🤖 AI Summary
Traditional plug-and-play (PnP) methods approximate the maximum a posteriori (MAP) solution using MMSE denoisers, often leading to reconstruction distortions; conversely, direct MAP optimization frequently converges to cartoonish results due to score estimation errors. To address these limitations, this work proposes ProxiMAP, a novel iterative MAP approximation framework that dynamically adjusts the noise schedule to align the residual noise at each iteration with the denoiser’s training distribution. This alignment ensures the denoiser operates within its reliable regime and implicitly enforces early stopping. Based on this principle, we design a plug-and-play ProxiMAP module and a computationally efficient hybrid variant. Experiments demonstrate that our approach significantly enhances reconstruction sharpness and quality across diverse inverse problems—including deblurring, inpainting, super-resolution, and phase retrieval—with the hybrid version achieving comparable or superior performance to full substitution schemes at substantially lower computational cost.
📝 Abstract
Plug-and-Play (PnP) methods have become standard tools for solving imaging inverse problems by replacing the intractable maximum a posteriori (MAP) denoiser with the MMSE one. While this mismatch has been widely treated as unavoidable, recent works have sought to close this gap by targeting the MAP with diffusion-model scores. We show this is problematic in practice: learned scores do not match the true ones, so MAP-targeting iterations converge to cartoon-like images rather than realistic ones, and better results are obtained by stopping short of convergence.

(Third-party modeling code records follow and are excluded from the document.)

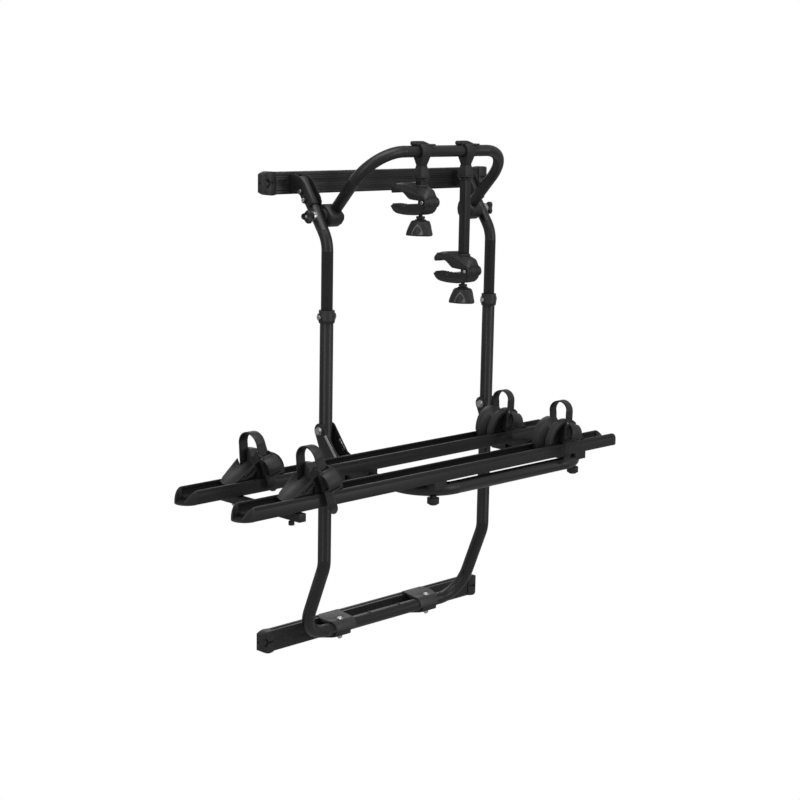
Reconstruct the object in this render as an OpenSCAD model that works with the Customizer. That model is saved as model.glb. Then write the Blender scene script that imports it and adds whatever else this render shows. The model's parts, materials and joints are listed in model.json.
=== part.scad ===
// Bike carrier for the back door of a van.
// Two mounting rails are screwed to the door. A tube frame hooks on the upper one, is clamped to
// the lower one, and carries a folding platform and a folding arch with two bike arms.
// X runs across the van, Y points into the van, Z points up.
// The origin is the middle of the lower mounting rail's back face.

/* [Mounting rails] */
// Length of each mounting rail, end caps included
mount_len = 824; // [760:2:1000]
// Height of a mounting rail
mount_h = 54; // [48:1:60]
// Depth of a mounting rail
mount_d = 22; // [20:1:26]
// Wall of a mounting rail
mount_wall = 2.4; // [2:0.2:3]
// Height of the upper mounting rail above the lower one
mount_rise = 1154; // [1130:2:1180]
// Width of the groove in a rail's edge
groove_w = 7; // [6:0.5:8]
// Depth of the groove in a rail's edge
groove_d = 9; // [7:0.5:10]
// Length of an end cap
cap_len = 52; // [44:1:60]
// How far an end cap stands proud of its rail
cap_proud = 2.2; // [1.6:0.2:3]
// Distance between the two screw holes in a rail
screw_span = 620; // [560:10:640]
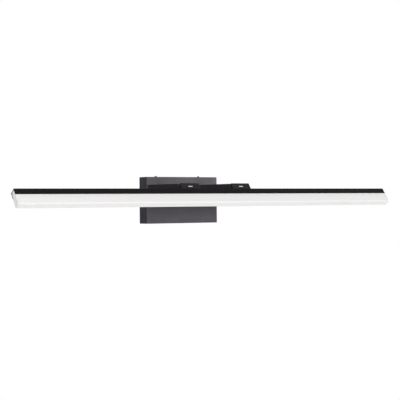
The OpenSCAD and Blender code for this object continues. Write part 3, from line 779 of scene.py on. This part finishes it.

We turn this observation into a design principle and introduce ProxiMAP, an iterative MAP approximation whose noise schedule keeps the iterate's residual noise matched to the denoiser's training noise. This keeps the denoiser in-distribution where its score is reliable, and yields implicit early stopping that avoids the failure mode above. ProxiMAP is a modular drop-in replacement for MMSE denoisers in standard PnP algorithms and consistently sharpens reconstructions across deblurring, inpainting, super-resolution, and phase retrieval. Building on the same principle, we propose a hybrid variant that applies ProxiMAP only in the late iterations of PnP, where the denoiser is most reliable -- matching or exceeding the full-replacement variant at a fraction of the cost.